Often during nutrition coaching sessions, I get a lot of questions about intolerances, indigestion, and general weariness that stems from bad food choices. Two major culprits are bloating and inflammation. These are two huge factors that determine overall body health as well as composition of fat and muscle due to their influence on the body and its functions.
Your gut operates as a “second brain” with its own unique set of hormones that comprise what is referred to as the enteric nervous system. “Its main role is controlling digestion, from swallowing to the release of enzymes that break down food to the control of blood flow that helps with nutrient absorption to elimination,” explains Jay Pasricha, M.D., director of the Johns Hopkins Center for Neurogastroenterology.
There are quite a few factors that play into gut health, here are the 4 most common:
So what can we do to fix these issues? Well, there may not be a magical potion I can whip up for you, but there are three key ways we can adjust our diets:
// FIBER //
Up first comes my friend, fiber. Sources of fiber include fruit with skin, vegetables, beans, oats, nuts, seeds among others.
Fiber adds bulk to foods, which in turn makes you feel fuller, longer. In THIS study by The National Heart, Blood, and Lung Institute, they found that high fiber diets had nearly the same success rate as calorie restricted diets in effects on body composition. Basically, you can restrict calories by 300 per day, or you can eat more fiber, and you won’t even want to eat those extra 300 calories in the first place!
For my insulin resistant folks out there, fiber helps to control blood sugar levels. In people with diabetes, fiber — particularly soluble fiber — can slow the absorption of sugar and help improve blood sugar levels. A healthy diet that includes insoluble fiber like vegetables and wheat grains may also reduce the risk of developing type 2 diabetes.
And lastly, fiber helps lower LDL cholesterol. LDL cholesterol is considered the “bad” cholesterol because it contributes to plaque – a thick, hard deposit that can clog arteries and make them less flexible. If you have a healthy heart and want to keep it that way then keep LDL cholesterol as low as possible, as it is a leading factor in heart disease. Fiber will bind to this cholesterol, and then eliminate it through normal body processes.
// SODIUM:POTASSIUM RATIO //
Sodium is a mineral and electrolyte that naturally occurs in almost all foods, but is most commonly associated with salt. When it comes to minor bloating, we often first jump to the conclusion that we are taking in too much sodium. While this certainly can be the case, we also need to examine our potassium intake. Sources of potassium include avocados, potatoes, leafy greens, beans, and yes bananas too.

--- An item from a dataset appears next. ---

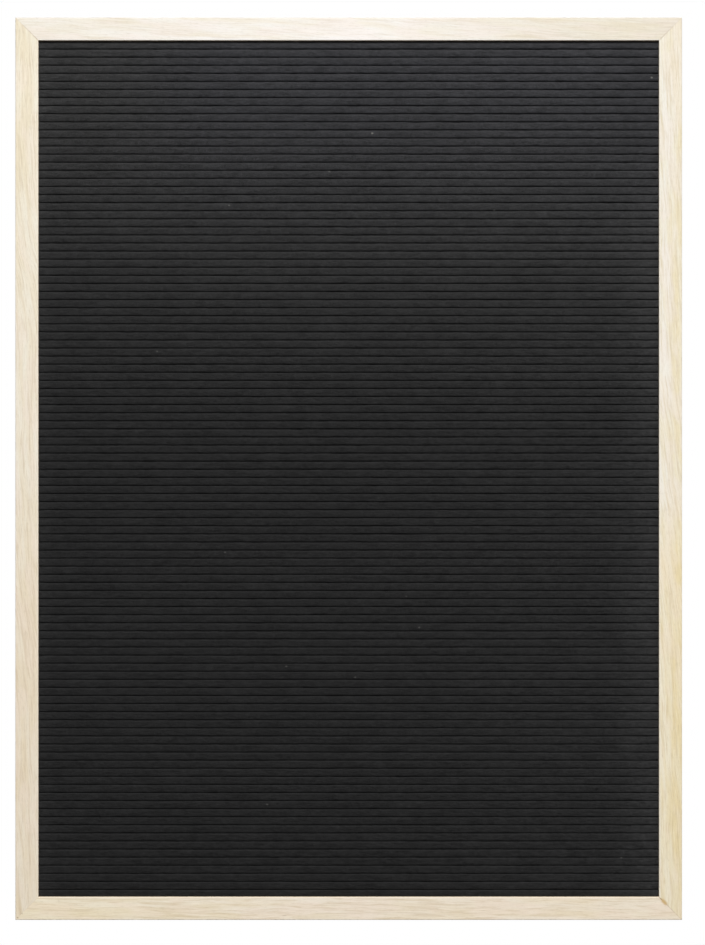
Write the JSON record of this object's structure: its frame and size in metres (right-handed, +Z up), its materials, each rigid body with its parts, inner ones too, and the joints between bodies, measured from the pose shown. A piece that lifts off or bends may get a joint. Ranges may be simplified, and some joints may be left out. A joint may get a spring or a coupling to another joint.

Sodium and potassium play a vital role in the body – they balance fluid retention in the cells of our bodies. You can think of this as a seesaw with sodium on one end opposite potassium. As your sodium level rises the level of the seesaw rises meaning you are retaining more fluids. To balance this out, we simply need to intake more potassium while monitoring intake of sodium.
While the puffy feeling of being bloated is temporary and a nuisance at most, water retention plays a major part in another gut issue, which is constipation. A higher intake of potassium will help to alleviate constipation, allowing fiber to finish the job it’s meant to do. This is why foods that are high in fiber and potassium play a key role in keeping us happy on the toilet.
Potassium, being an electrolyte, also plays a vital role in heart health and muscular function. Potassium aids in muscular contraction making it important for normal digestive and muscular function.
//OMEGA 3:OMEGA 6 FAT RATIOS//
Omega 3 fatty acids include flaxseeds, fish, beef, plants, and walnuts.
Omega 6 fatty acids include poultry, eggs, wheat, most nuts, and sunflower, soy, corn and sesame oil.
Several sources of information suggest that human beings evolved on a diet with a 1:1 ratio of omega-6 to omega-3 essential fatty acids whereas in Western diets the ratio is 15:1 to as high as 17:1! Basically, we used to eat a lot of fish, vegetables, and nut oils and then over time we discovered that delicious oils (such as sunflower, safflower, soy, corn, and sesame) can be extracted and used to make foods taste awesome at the expense of our inflammatory health.
In a study by The Center for Genetics, Nutrition and Health it was found that, “Excessive amounts of omega-6 polyunsaturated fatty acids and a very high omega 3:6 ratio, as is found in today’s Western diets, promote the pathogenesis of many diseases, including cardiovascular disease, cancer, and inflammatory and autoimmune diseases, whereas increased levels of omega-3 exert suppressive effects.”
To summarize omega 3’s and 6’s, we want to increase intake of foods such as fish (or fish oil), avocados, beans, leafy greens, and flax. We also want to reduce (not remove) foods such as vegetable oils and fatty meats.
You can check out all of the awesome benefits of omega 3 fatty acids in THIS article from the University of Maryland Medical Center. This isn’t to say that omega 6 fats are just downright bad. They do have benefits too that you can read about HERE. What we need to focus on though, is the ratio of Omega 3 to Omega 6 fats.